FACT coalition 2025 study on subsidies to international oil and gas, cover

US oil and gas companies pay significantly more tax to foreign petrostates than to the US federal government. In a particularly stark example, ExxonMobil reported paying nearly five times as much tax to the United Arab Emirates as to the US federal government in 2023 and 2024.

Exxon is not alone. American oil and gas companies with foreign operations are undertaxed in the US relative to the scale of their domestic oil and gas production and other key metrics. These companies’ low average tax rates are tied to several industry-specific tax breaks, including policies that specifically subsidize drilling abroad. These tax subsidies reduce much-needed US public revenues, exacerbate the climate crisis, and undermine American energy independence, all without creating new domestic jobs or lowering energy prices for American consumers.

This report analyzes the financial disclosures of 11 American oil and gas companies engaged in fossil fuel exploration and extraction abroad. It analyzes the taxes they report paying, the preferential tax treatment they receive as a result of aggressive lobbying efforts, and the payments they make to foreign governments.

US Treasury budget analysis has identified $35 billion in tax preferences for domestic fossil fuels, including: immediate expensing of intangible drilling costs, use of percentage depletion for oil and gas wells, and others. On top of this, recent tax reform legislation in 2025 has added nearly $20 billion in further tax breaks for domestic fossil fuel companies.

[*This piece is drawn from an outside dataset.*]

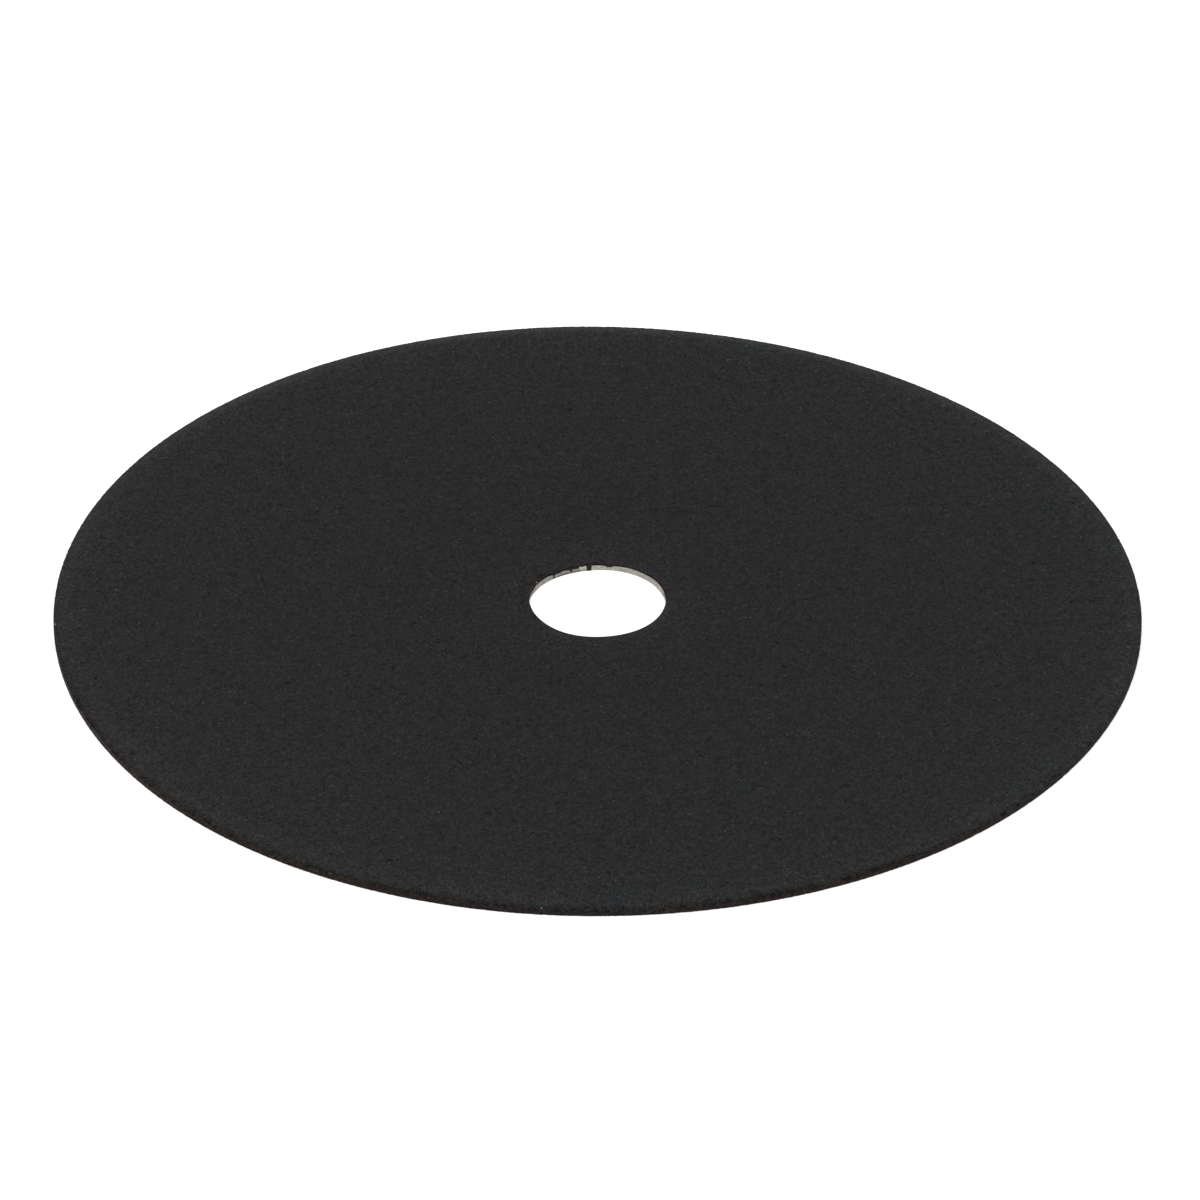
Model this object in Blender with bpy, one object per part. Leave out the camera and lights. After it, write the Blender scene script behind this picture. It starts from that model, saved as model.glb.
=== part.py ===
"""A thin cut off wheel: a disc of bonded abrasive moulded onto the strip ring that lines its arbor hole.

Lengths are in metres. +Z is the wheel's axis, and the wheel lies on z = 0 with its hole over the origin.
A turn is an angle in degrees, anticlockwise from +X as seen from above.
"""

from math import cos, pi, radians, sin

import bmesh
import bpy
from mathutils import Matrix, Vector

# The disc
WHEEL_DIAMETER = 0.254
WHEEL_THICKNESS = 0.0015875
RIM_ROUNDING = 0.00012
RIM_SEGMENTS = 3

# The arbor hole and the ring that lines it, rolled from flat strip and flush with the wheel's lower face
HOLE_DIAMETER = 0.0318
RING_WALL = 0.0003
LIP_HEIGHT = 0.00031  # the abrasive above the ring, which closes over the strip's upper edge
BOND_GAP = 0.00005

# The butt joint of the strip, which the abrasive fills flush with the hole
SPLIT_TURN = 97.7
SPLIT_WIDTH = 0.0011

# Nicks in the strip's upper edge, also filled: turn, width at the edge and share of the strip's height
NICKS = (
    (80.3, 0.0009, 0.40),
    (109.3, 0.0019, 0.32),
    (113.8, 0.0004, 0.62),
    (131.2, 0.0006, 0.80),
)
NICK_TAPER = 0.55  # width at the foot of a nick, as a share of its width at the strip's edge

FACETS = 240  # flats round every circle, shared so that concentric walls stay parallel
CUT_REACH = 0.001  # how far a cutter runs past what it cuts

ABRASIVE_COLOUR = (0.027, 0.028, 0.028, 1.0)
ABRASIVE_ROUGHNESS = 0.92
STRIP_COLOUR = (0.42, 0.40, 0.35, 1.0)
STRIP_ROUGHNESS = 0.55
STRIP_METALLIC = 0.6

WHEEL_RADIUS = WHEEL_DIAMETER / 2
HOLE_RADIUS = HOLE_DIAMETER / 2
RING_RADIUS = HOLE_RADIUS + RING_WALL
RING_HEIGHT = WHEEL_THICKNESS - LIP_HEIGHT


def clear_scene():
    """Removes whatever the scene holds."""
    for old in list(bpy.data.objects):
        bpy.data.objects.remove(old, do_unlink=True)


def material(name, colour, roughness, metallic):
    """A plain finish on a Principled shader."""
    made = bpy.data.materials.new(name)
    made.use_nodes = True
    shader = made.node_tree.nodes["Principled BSDF"]
    shader.inputs["Base Color"].default_value = colour
    shader.inputs["Roughness"].default_value = roughness
    shader.inputs["Metallic"].default_value = metallic
    made.diffuse_color = colour
    return made


def object_from(name, bm):
    """Puts a finished bmesh into the scene, shaded smooth between its sharp corners."""
    mesh = bpy.data.meshes.new(name)
    bm.to_mesh(mesh)
    bm.free()
    mesh.shade_smooth()
    mesh.set_sharp_from_angle(angle=radians(30))
    made = bpy.data.objects.new(name, mesh)
    bpy.context.scene.collection.objects.link(made)
    return made


def as_cutter(made):
    """Keeps a cutter out of the model."""
    made.hide_render = True
    made.display_type = "WIRE"
    return made


def cut(made, cutter):
    """Takes the cutter's shape out of an object."""
    boolean = made.modifiers.new(cutter.name, "BOOLEAN")
    boolean.operation = "DIFFERENCE"
    boolean.solver = "EXACT"
    boolean.object = cutter


def turned(name, section):
    """An object turned round Z from a closed section of (radius, height) points, anticlockwise."""
    bm = bmesh.new()
    corners = [bm.verts.new((radius, 0.0, height)) for radius, height in section]
    edges = [bm.edges.new(pair) for pair in zip(corners, corners[1:] + corners[:1])]
    bmesh.ops.spin(
        bm,
        geom=corners + edges,
        cent=(0.0, 0.0, 0.0),
        axis=(0.0, 0.0, 1.0),
        angle=2 * pi,
        steps=FACETS,
        use_merge=True,
    )
    bmesh.ops.recalc_face_normals(bm, faces=bm.faces)
    return object_from(name, bm)


def rounded_rim():
    """The rim's outline from the lower face to the upper one, with both corners rounded."""
    points = []
    for height, first in ((RIM_ROUNDING, -90.0), (WHEEL_THICKNESS - RIM_ROUNDING, 0.0)):
        for step in range(RIM_SEGMENTS + 1):
            lean = radians(first + 90.0 * step / RIM_SEGMENTS)
            radius = WHEEL_RADIUS - RIM_ROUNDING + RIM_ROUNDING * cos(lean)
            points.append((radius, height + RIM_ROUNDING * sin(lean)))
    return points


def block(name, turn, width, foot_width, foot):
    """A tapered block across the ring's wall, from a height of foot to past the ring's upper edge."""
    inner = HOLE_RADIUS - 2 * CUT_REACH
    outer = RING_RADIUS + 2 * CUT_REACH
    top = RING_HEIGHT + 2 * CUT_REACH
    bm = bmesh.new()
    bmesh.ops.create_cube(bm, size=1.0)
    for corner in bm.verts:
        wide = foot_width if corner.co.z < 0 else width
        corner.co = Vector(
            (
                inner if corner.co.x < 0 else outer,
                wide * corner.co.y,
                foot if corner.co.z < 0 else top,
            )
        )
    bmesh.ops.transform(bm, matrix=Matrix.Rotation(radians(turn), 4, "Z"), verts=bm.verts)
    return as_cutter(object_from(name, bm))


def interrupt(ring, clearance):
    """Cuts the butt joint and the nicks out of a ring, or out of the tool that makes its seat.

    The seat's tool is larger than the ring by the clearance, so what it leaves standing is smaller by it.
    """
    split_width = SPLIT_WIDTH - 2 * clearance
    cut(ring, block(f"{ring.name}_split", SPLIT_TURN, split_width, split_width, -2 * CUT_REACH))
    for number, (turn, width, share) in enumerate(NICKS, 1):
        foot = RING_HEIGHT * (1 - share) + clearance
        edge_width = width - 2 * clearance
        foot_width = width * NICK_TAPER - 2 * clearance
        # The block runs past the strip's edge, so its sides carry on at the same slope
        slope = (edge_width - foot_width) / (RING_HEIGHT + clearance - foot)
        top_width = foot_width + slope * (RING_HEIGHT + 2 * CUT_REACH - foot)
        cut(ring, block(f"{ring.name}_nick_{number}", turn, top_width, foot_width, foot))


def arbor_ring():
    """The ring of strip that a machine's arbor passes through."""
    ring = turned(
        "arbor_ring",
        (
            (HOLE_RADIUS, 0.0),
            (RING_RADIUS, 0.0),
            (RING_RADIUS, RING_HEIGHT),
            (HOLE_RADIUS, RING_HEIGHT),
        ),
    )
    interrupt(ring, 0.0)
    ring.data.materials.append(
        material("dull_strip", STRIP_COLOUR, STRIP_ROUGHNESS, STRIP_METALLIC)
    )
    return ring


def ring_seat():
    """The tool that opens the ring's seat: the ring, larger by the gap and running out into the hole."""
    inner = HOLE_RADIUS - CUT_REACH
    outer = RING_RADIUS + BOND_GAP
    top = RING_HEIGHT + BOND_GAP
    seat = turned(
        "ring_seat",
        ((inner, -CUT_REACH), (outer, -CUT_REACH), (outer, top), (inner, top)),
    )
    interrupt(seat, BOND_GAP)
    return as_cutter(seat)


def abrasive_disc():
    """The moulded wheel, with its lip over the ring and its abrasive in the ring's joint and nicks."""
    disc = turned(
        "abrasive_disc",
        [(HOLE_RADIUS, 0.0), *rounded_rim(), (HOLE_RADIUS, WHEEL_THICKNESS)],
    )
    cut(disc, ring_seat())
    disc.data.materials.append(
        material("black_abrasive", ABRASIVE_COLOUR, ABRASIVE_ROUGHNESS, 0.0)
    )
    return disc


clear_scene()
arbor_ring()
abrasive_disc()
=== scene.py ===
"""Dresses the cut off wheel: black abrasive with its grit, and the pale ring that lines its arbor hole.

Lengths are in metres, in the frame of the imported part, with +Z along the wheel's axis. A turn is an angle
in degrees, anticlockwise from +X as seen from above.
"""

import logging
import random
from dataclasses import dataclass, field
from enum import Enum
from math import atan2, cos, degrees, hypot, pi, radians, sin
from typing import Iterable

import bmesh
import bpy
from mathutils import Matrix, Vector, noise


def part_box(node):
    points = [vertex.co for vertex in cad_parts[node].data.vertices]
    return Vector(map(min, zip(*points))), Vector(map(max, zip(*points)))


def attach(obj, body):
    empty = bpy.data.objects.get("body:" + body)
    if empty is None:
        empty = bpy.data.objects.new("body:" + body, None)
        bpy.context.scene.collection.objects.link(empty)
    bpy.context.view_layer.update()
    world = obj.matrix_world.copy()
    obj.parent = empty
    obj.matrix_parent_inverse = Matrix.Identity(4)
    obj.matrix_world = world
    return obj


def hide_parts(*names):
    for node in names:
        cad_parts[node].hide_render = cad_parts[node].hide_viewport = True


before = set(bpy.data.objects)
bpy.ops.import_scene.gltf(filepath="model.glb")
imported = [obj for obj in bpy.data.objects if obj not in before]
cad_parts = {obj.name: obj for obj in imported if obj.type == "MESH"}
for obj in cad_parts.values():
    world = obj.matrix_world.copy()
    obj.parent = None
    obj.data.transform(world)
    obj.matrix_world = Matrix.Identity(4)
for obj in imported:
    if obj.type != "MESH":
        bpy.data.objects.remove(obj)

log = logging.getLogger("cut_off_wheel")

Colour = tuple[float, float, float, float]
Source = bpy.types.NodeSocket | float | tuple
Pair = tuple[float, float]
Triple = tuple[float, float, float]
Levels = tuple[Pair, ...]  # places in rising order, mostly turns, each with its level

BODY = "root"
DISC_NODE = "abrasive_disc"
RING_NODE = "arbor_ring"

# Values kept on the points of a mesh, for its material
TONE = "tone"  # how much lighter or darker a grain is than its neighbours, far lighter for the painted glints; on the strip, its painted highlight; on the bond, its lighter joint
PAINTED_LIGHT_AND_SMUDGE = "painted_light_and_smudge"  # painted shade in chips and along the hole's lip, painted light and shade by the rim, and smudges by the hole; under 0, painted light
TRUED = "trued"  # how much a spot shows the browner bond, as on the cut and trued rim
GRIME = "grime"  # how dirty the strip is, and how much darker towards its foot
BARE = "bare"  # how far the strip has lost its warm tint

# How the wheel's round edges depart from circles: waves round the edge, their size and the turn of a peak.
# The departures die out at the calm radius.
HOLE_WAVES = (
    (0, -0.00006, 0.0),
    (1, 0.00032, 76.5),
    (2, 0.00013, 33.4),
    (3, 0.00006, 50.1),
    (4, 0.00007, -22.9),
    (5, 0.00002, 24.2),
    (6, 0.00003, 5.5),
)
HOLE_CALM_RADIUS = 0.030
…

The US tax code is also generous in subsidizing oil and gas companies for their projects abroad. Such subsidies add up to nearly $75 billion, according to the most recent government estimates. To eliminate these international tax breaks, Congress must:

  • End the favorable tax treatment of certain foreign fossil fuel income. This will be achieved by eliminating the exception for “foreign oil and gas income” (FOGEI) from the US minimum tax on foreign income (formerly known as GILTI) and treating “foreign oil related income” (FORI) as Subpart F income to ensure that it is taxable at the full corporate rate.
  • Reduce the ability of oil and gas companies to exploit murky foreign tax credit rules by improving clarity. Currently, oil and gas companies have too much discretion in claiming tax credits for payments they make to foreign governments that are not necessarily consistent with normal income taxes applied to companies in other business sectors. Congress should close this loophole and draw a clear line to provide that oil and gas companies cannot claim more in foreign tax credits beyond what they owe under a generally applicable income tax.

Taken together, these changes would have the effect of making the tax treatment of foreign fossil fuel income more equal to domestic fossil fuel income, promoting US energy independence and national security. Recent polling shows that Americans overwhelmingly agree that “the US tax code should support US energy security, rather than subsidizing the development of foreign oil and gas projects.” 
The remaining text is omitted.